— start DATA EXCERPT —

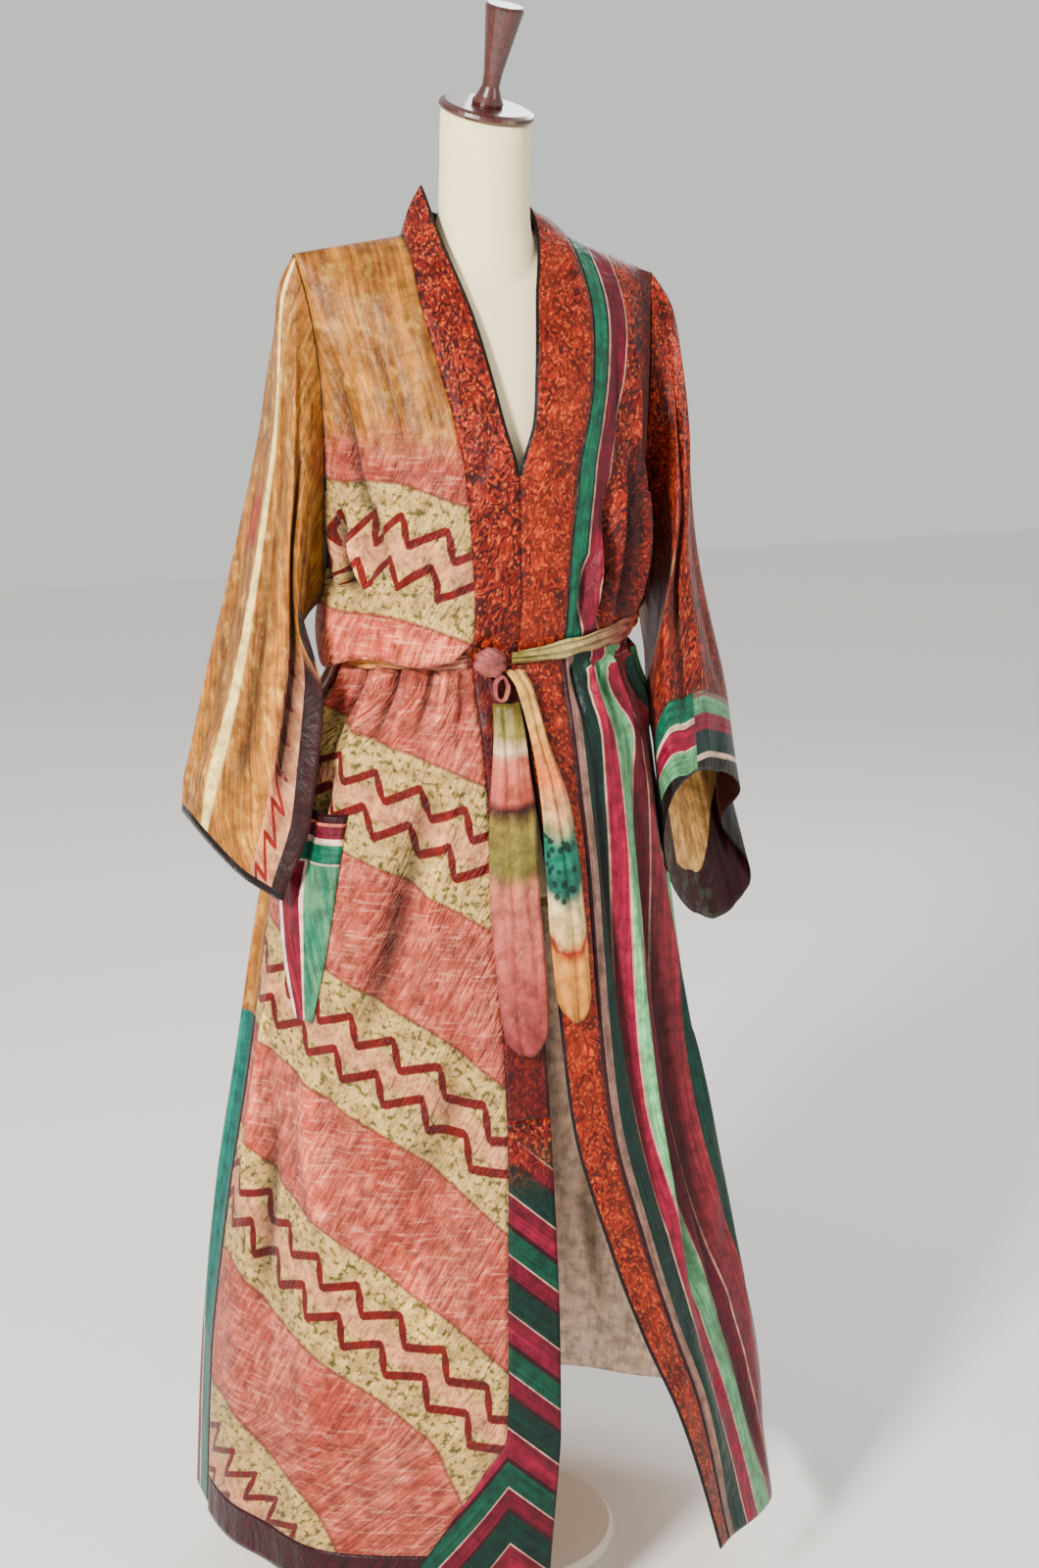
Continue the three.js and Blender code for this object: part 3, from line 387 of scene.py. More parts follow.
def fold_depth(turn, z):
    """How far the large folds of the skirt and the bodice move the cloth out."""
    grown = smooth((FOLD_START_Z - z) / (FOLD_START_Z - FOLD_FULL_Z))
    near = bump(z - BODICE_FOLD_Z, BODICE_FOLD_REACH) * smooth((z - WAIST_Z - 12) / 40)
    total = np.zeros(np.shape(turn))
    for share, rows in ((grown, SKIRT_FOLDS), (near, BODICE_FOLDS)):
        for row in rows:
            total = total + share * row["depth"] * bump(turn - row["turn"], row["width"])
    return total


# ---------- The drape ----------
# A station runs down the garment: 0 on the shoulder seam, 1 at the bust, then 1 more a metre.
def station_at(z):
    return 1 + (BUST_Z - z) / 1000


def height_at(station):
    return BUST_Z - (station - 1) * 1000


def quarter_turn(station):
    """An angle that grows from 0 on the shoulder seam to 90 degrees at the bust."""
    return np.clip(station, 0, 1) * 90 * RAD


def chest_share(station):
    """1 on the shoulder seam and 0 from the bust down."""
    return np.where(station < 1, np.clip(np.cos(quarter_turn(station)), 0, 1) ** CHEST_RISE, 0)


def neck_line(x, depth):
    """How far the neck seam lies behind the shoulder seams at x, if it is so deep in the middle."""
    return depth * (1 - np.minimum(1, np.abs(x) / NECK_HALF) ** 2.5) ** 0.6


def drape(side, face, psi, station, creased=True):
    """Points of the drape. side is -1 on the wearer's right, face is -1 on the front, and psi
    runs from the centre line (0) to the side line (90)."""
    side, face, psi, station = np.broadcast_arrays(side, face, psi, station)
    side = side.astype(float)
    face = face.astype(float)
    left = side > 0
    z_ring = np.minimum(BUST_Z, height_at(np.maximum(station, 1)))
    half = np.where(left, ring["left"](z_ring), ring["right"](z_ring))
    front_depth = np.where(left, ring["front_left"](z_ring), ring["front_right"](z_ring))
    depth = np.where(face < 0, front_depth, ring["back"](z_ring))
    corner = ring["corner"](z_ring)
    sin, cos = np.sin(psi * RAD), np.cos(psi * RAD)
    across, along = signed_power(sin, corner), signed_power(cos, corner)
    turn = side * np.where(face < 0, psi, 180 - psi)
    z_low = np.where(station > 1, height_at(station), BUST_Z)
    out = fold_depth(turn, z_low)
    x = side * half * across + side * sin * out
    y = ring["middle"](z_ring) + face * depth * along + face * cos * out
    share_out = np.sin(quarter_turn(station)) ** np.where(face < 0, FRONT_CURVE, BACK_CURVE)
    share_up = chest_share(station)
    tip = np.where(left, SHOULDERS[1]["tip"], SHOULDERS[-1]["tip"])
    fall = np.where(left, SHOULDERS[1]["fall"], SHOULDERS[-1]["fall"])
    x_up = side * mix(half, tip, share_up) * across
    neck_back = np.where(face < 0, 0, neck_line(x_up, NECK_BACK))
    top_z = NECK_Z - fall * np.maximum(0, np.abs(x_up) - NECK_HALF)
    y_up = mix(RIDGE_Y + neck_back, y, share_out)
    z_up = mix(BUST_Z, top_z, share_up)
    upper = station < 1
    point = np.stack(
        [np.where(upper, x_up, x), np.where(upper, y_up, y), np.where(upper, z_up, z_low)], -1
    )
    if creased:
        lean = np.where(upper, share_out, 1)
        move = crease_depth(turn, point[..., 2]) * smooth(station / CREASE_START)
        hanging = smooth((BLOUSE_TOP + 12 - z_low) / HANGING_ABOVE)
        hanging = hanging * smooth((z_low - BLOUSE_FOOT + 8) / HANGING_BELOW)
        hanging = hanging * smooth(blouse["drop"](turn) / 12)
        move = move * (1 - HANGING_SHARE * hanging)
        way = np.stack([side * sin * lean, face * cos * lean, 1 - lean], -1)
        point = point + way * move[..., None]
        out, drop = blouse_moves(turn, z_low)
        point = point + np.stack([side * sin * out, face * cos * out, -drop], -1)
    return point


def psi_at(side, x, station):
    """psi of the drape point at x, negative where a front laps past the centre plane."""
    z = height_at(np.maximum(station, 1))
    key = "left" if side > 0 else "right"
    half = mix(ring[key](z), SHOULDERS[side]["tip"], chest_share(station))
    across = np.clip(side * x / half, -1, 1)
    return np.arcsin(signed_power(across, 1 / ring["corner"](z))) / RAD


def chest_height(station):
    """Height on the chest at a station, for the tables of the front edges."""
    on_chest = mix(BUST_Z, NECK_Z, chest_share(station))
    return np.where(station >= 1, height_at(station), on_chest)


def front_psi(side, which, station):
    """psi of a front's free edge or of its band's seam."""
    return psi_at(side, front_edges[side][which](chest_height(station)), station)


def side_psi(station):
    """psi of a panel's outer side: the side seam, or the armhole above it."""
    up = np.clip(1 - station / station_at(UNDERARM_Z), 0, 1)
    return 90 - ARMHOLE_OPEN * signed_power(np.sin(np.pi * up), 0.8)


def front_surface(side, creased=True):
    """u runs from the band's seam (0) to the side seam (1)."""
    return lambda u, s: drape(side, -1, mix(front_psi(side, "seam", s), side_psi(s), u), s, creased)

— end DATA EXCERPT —

• SET PROBLEM: Write the data back out verbatim.

• TASK SOLUTION:
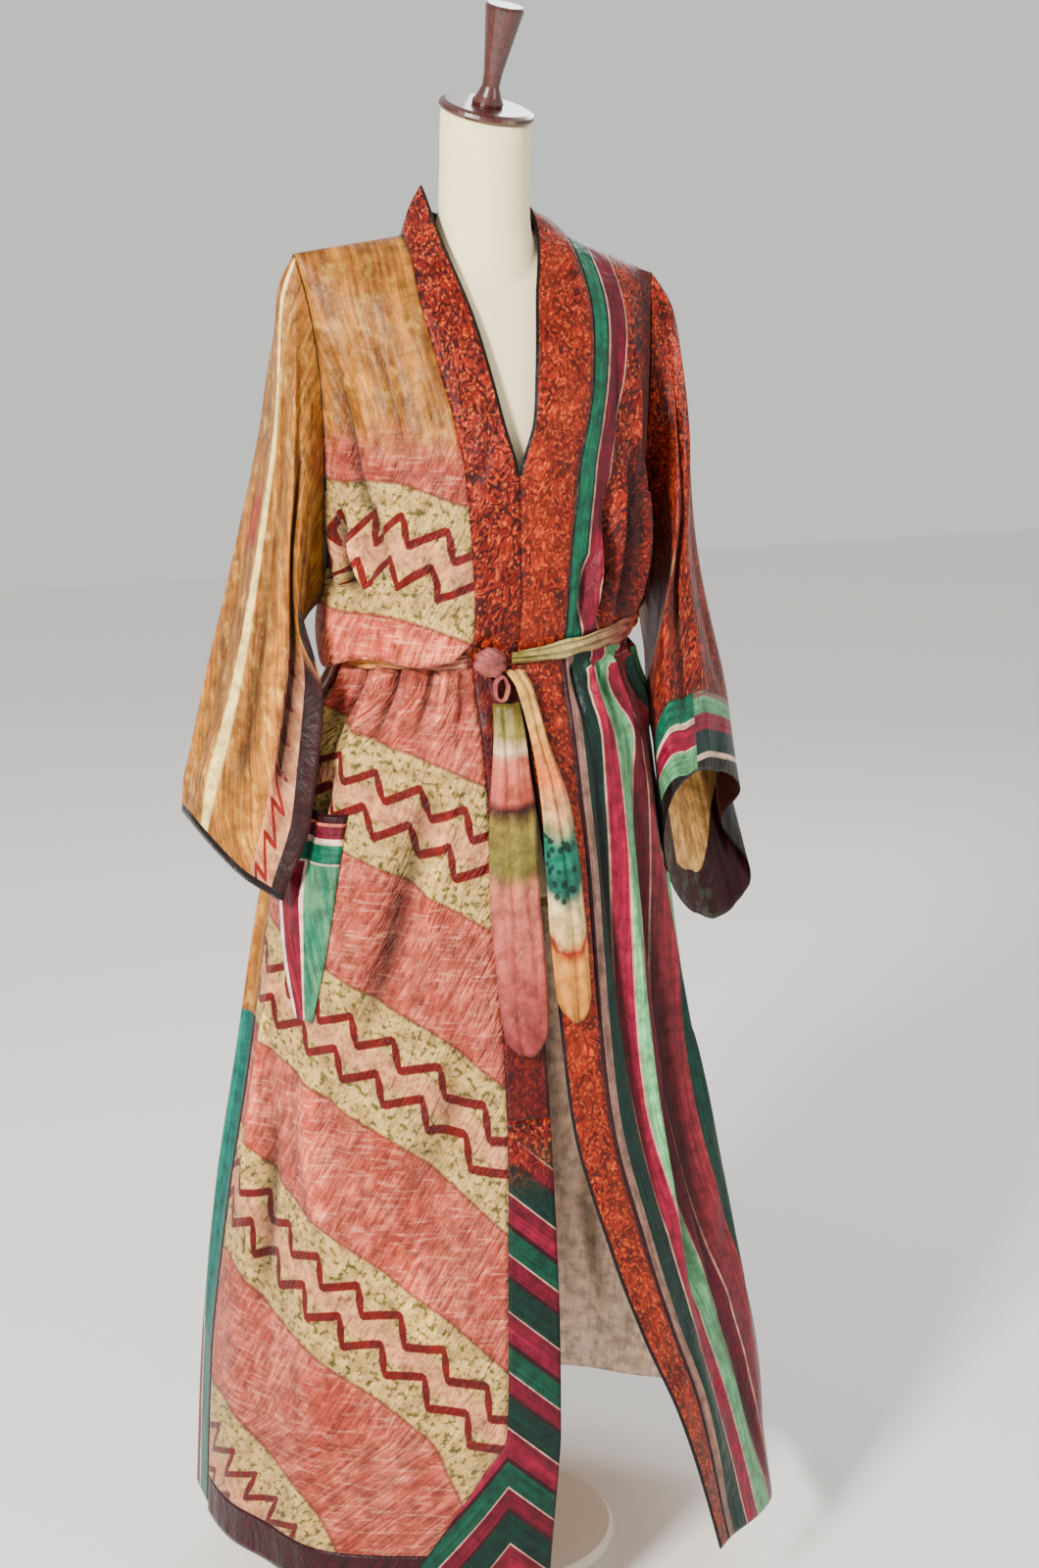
Continue the three.js and Blender code for this object: part 3, from line 387 of scene.py. More parts follow.
def fold_depth(turn, z):
    """How far the large folds of the skirt and the bodice move the cloth out."""
    grown = smooth((FOLD_START_Z - z) / (FOLD_START_Z - FOLD_FULL_Z))
    near = bump(z - BODICE_FOLD_Z, BODICE_FOLD_REACH) * smooth((z - WAIST_Z - 12) / 40)
    total = np.zeros(np.shape(turn))
    for share, rows in ((grown, SKIRT_FOLDS), (near, BODICE_FOLDS)):
        for row in rows:
            total = total + share * row["depth"] * bump(turn - row["turn"], row["width"])
    return total


# ---------- The drape ----------
# A station runs down the garment: 0 on the shoulder seam, 1 at the bust, then 1 more a metre.
def station_at(z):
    return 1 + (BUST_Z - z) / 1000


def height_at(station):
    return BUST_Z - (station - 1) * 1000


def quarter_turn(station):
    """An angle that grows from 0 on the shoulder seam to 90 degrees at the bust."""
    return np.clip(station, 0, 1) * 90 * RAD


def chest_share(station):
    """1 on the shoulder seam and 0 from the bust down."""
    return np.where(station < 1, np.clip(np.cos(quarter_turn(station)), 0, 1) ** CHEST_RISE, 0)


def neck_line(x, depth):
    """How far the neck seam lies behind the shoulder seams at x, if it is so deep in the middle."""
    return depth * (1 - np.minimum(1, np.abs(x) / NECK_HALF) ** 2.5) ** 0.6


def drape(side, face, psi, station, creased=True):
    """Points of the drape. side is -1 on the wearer's right, face is -1 on the front, and psi
    runs from the centre line (0) to the side line (90)."""
    side, face, psi, station = np.broadcast_arrays(side, face, psi, station)
    side = side.astype(float)
    face = face.astype(float)
    left = side > 0
    z_ring = np.minimum(BUST_Z, height_at(np.maximum(station, 1)))
    half = np.where(left, ring["left"](z_ring), ring["right"](z_ring))
    front_depth = np.where(left, ring["front_left"](z_ring), ring["front_right"](z_ring))
    depth = np.where(face < 0, front_depth, ring["back"](z_ring))
    corner = ring["corner"](z_ring)
    sin, cos = np.sin(psi * RAD), np.cos(psi * RAD)
    across, along = signed_power(sin, corner), signed_power(cos, corner)
    turn = side * np.where(face < 0, psi, 180 - psi)
    z_low = np.where(station > 1, height_at(station), BUST_Z)
    out = fold_depth(turn, z_low)
    x = side * half * across + side * sin * out
    y = ring["middle"](z_ring) + face * depth * along + face * cos * out
    share_out = np.sin(quarter_turn(station)) ** np.where(face < 0, FRONT_CURVE, BACK_CURVE)
    share_up = chest_share(station)
    tip = np.where(left, SHOULDERS[1]["tip"], SHOULDERS[-1]["tip"])
    fall = np.where(left, SHOULDERS[1]["fall"], SHOULDERS[-1]["fall"])
    x_up = side * mix(half, tip, share_up) * across
    neck_back = np.where(face < 0, 0, neck_line(x_up, NECK_BACK))
    top_z = NECK_Z - fall * np.maximum(0, np.abs(x_up) - NECK_HALF)
    y_up = mix(RIDGE_Y + neck_back, y, share_out)
    z_up = mix(BUST_Z, top_z, share_up)
    upper = station < 1
    point = np.stack(
        [np.where(upper, x_up, x), np.where(upper, y_up, y), np.where(upper, z_up, z_low)], -1
    )
    if creased:
        lean = np.where(upper, share_out, 1)
        move = crease_depth(turn, point[..., 2]) * smooth(station / CREASE_START)
        hanging = smooth((BLOUSE_TOP + 12 - z_low) / HANGING_ABOVE)
        hanging = hanging * smooth((z_low - BLOUSE_FOOT + 8) / HANGING_BELOW)
        hanging = hanging * smooth(blouse["drop"](turn) / 12)
        move = move * (1 - HANGING_SHARE * hanging)
        way = np.stack([side * sin * lean, face * cos * lean, 1 - lean], -1)
        point = point + way * move[..., None]
        out, drop = blouse_moves(turn, z_low)
        point = point + np.stack([side * sin * out, face * cos * out, -drop], -1)
    return point


def psi_at(side, x, station):
    """psi of the drape point at x, negative where a front laps past the centre plane."""
    z = height_at(np.maximum(station, 1))
    key = "left" if side > 0 else "right"
    half = mix(ring[key](z), SHOULDERS[side]["tip"], chest_share(station))
    across = np.clip(side * x / half, -1, 1)
    return np.arcsin(signed_power(across, 1 / ring["corner"](z))) / RAD


def chest_height(station):
    """Height on the chest at a station, for the tables of the front edges."""
    on_chest = mix(BUST_Z, NECK_Z, chest_share(station))
    return np.where(station >= 1, height_at(station), on_chest)


def front_psi(side, which, station):
    """psi of a front's free edge or of its band's seam."""
    return psi_at(side, front_edges[side][which](chest_height(station)), station)


def side_psi(station):
    """psi of a panel's outer side: the side seam, or the armhole above it."""
    up = np.clip(1 - station / station_at(UNDERARM_Z), 0, 1)
    return 90 - ARMHOLE_OPEN * signed_power(np.sin(np.pi * up), 0.8)


def front_surface(side, creased=True):
    """u runs from the band's seam (0) to the side seam (1)."""
    return lambda u, s: drape(side, -1, mix(front_psi(side, "seam", s), side_psi(s), u), s, creased)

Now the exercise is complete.